ブッシュ政権によって提出された金融安定化法案が、一旦は否決されながら、数日後には劇的な復活をとげた。アメリカの憲政史上でも珍しい出来事である。しかしあれほどこの法案に拒絶反応を示した議員たちが、なぜわずか数日の間に考えを改めたのか。その内幕をワシントン・ポストが巧妙に分析している。
まず否決の結果が株式市場の大暴落となって現れた。これは、ポールソンたちの描いている暗黒のシナリオがあるいは本当になるかもしれないという恐怖感を彼らにもたらした。それ以上に、選挙区からの反応、とりわけ産業界からの反応が議員たちに思い直しを迫った。
この否決を受けて、金融機関は神経質なまでに臆病になり、金の貸し出しを渋るようになった。それが産業界にアッパーカットのような打撃を与えた。産業界は銀行の貸し渋りに直面して、俄かに金が回らなくなったのだ。
このままでは、金融機関どころかアメリカの産業全体が、金融危機に飲み込まれて沈没する事態になりかねない。こうした懸念が産業界に広がり、その不安の声が議員たち個人個人に集中したのだ。その声は大企業にとどまらず、中小企業からも沸き起こった。
これはどうも、共和党政権が仕掛けたことではないかとの、憶測も流れている。いずれにしても、否決後の世論に猛烈な変化が生じ、これが議員たちに思い直しを迫ったのだろうと、ワシントン・ポストは分析している。
共和党政権は、法案の再提出におまけをつけた。議員たちに苦渋を飲み込みやすくさせるための工夫だ。1000億ドル規模の減税を柱に、公共投資の拡大、破産法の改正などを抱き合わせたのだ。金融機関だけに税金を投入するのではなく、国民にも広くそのおこぼれを回すから、今回は政府のいうことを黙って聞けということらしい。
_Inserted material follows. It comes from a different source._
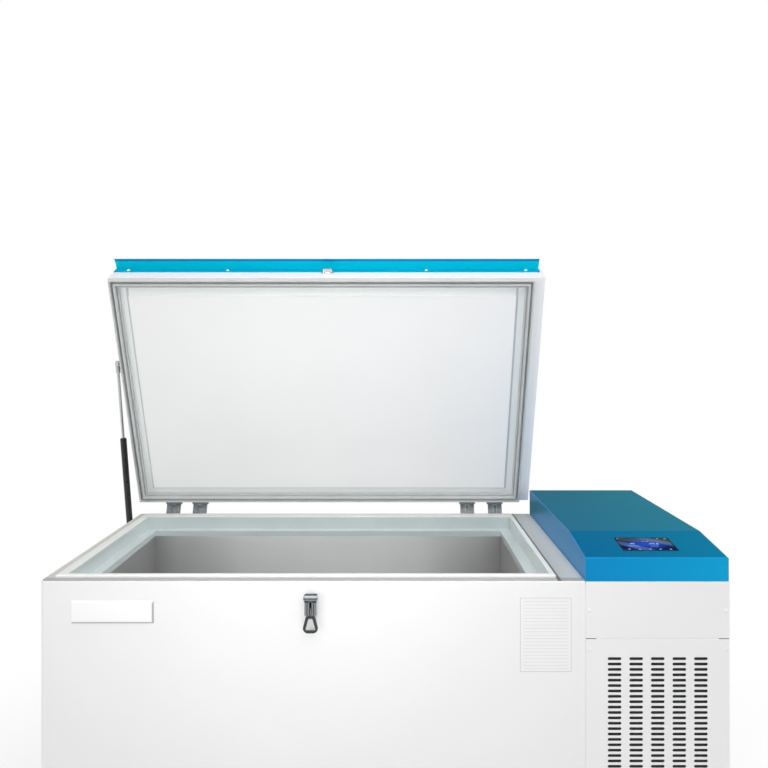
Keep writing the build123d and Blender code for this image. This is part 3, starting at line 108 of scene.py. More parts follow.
def linear(code):
    """Linear colour of an sRGB hex value."""
    channels = [int(code[i:i + 2], 16) / 255 for i in (0, 2, 4)]
    return [c / 12.92 if c <= 0.04045 else ((c + 0.055) / 1.055) ** 2.4 for c in channels]


def rgba(colour):
    """The colour with a full alpha."""
    return (*colour, 1.0)


# Sizes and colours that a user would change


def length(label, text, millimetres):
    """Setting for a size, given in millimetres and shown in the scene's unit."""
    return bpy.props.FloatProperty(
        name=label, description=text, default=millimetres * MM, unit="LENGTH", subtype="DISTANCE"
    )


def tint(label, text, code):
    """Setting for a colour, given as an sRGB hex value."""
    return bpy.props.FloatVectorProperty(
        name=label, description=text, default=linear(code), size=3, min=0.0, max=1.0, subtype="COLOR"
    )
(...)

とにかくこの法案の成立によって、金融機関の救済には一定の筋道ができた。これがうまく機能すれば当面の金融恐慌は回避できるだろう。しかし、金融危機を引き起こしたそもそもの原因まで解消できるわけではない。
それは低迷する住宅市場であり、またそれをもとに不安定な金融商品を運用してきたアメリカの金融システムの脆弱性である。それらを安定化させるような仕組みが作られない限り、金融不安の火種はくすぶり続けるだろう。
そのうえ、政府によるこの巨額の負債を、将来どうやって返済していくのか。グローバル規模でのインフレ懸念が強まっているなか、やり方次第ではインフレに火をつけることになりかねない。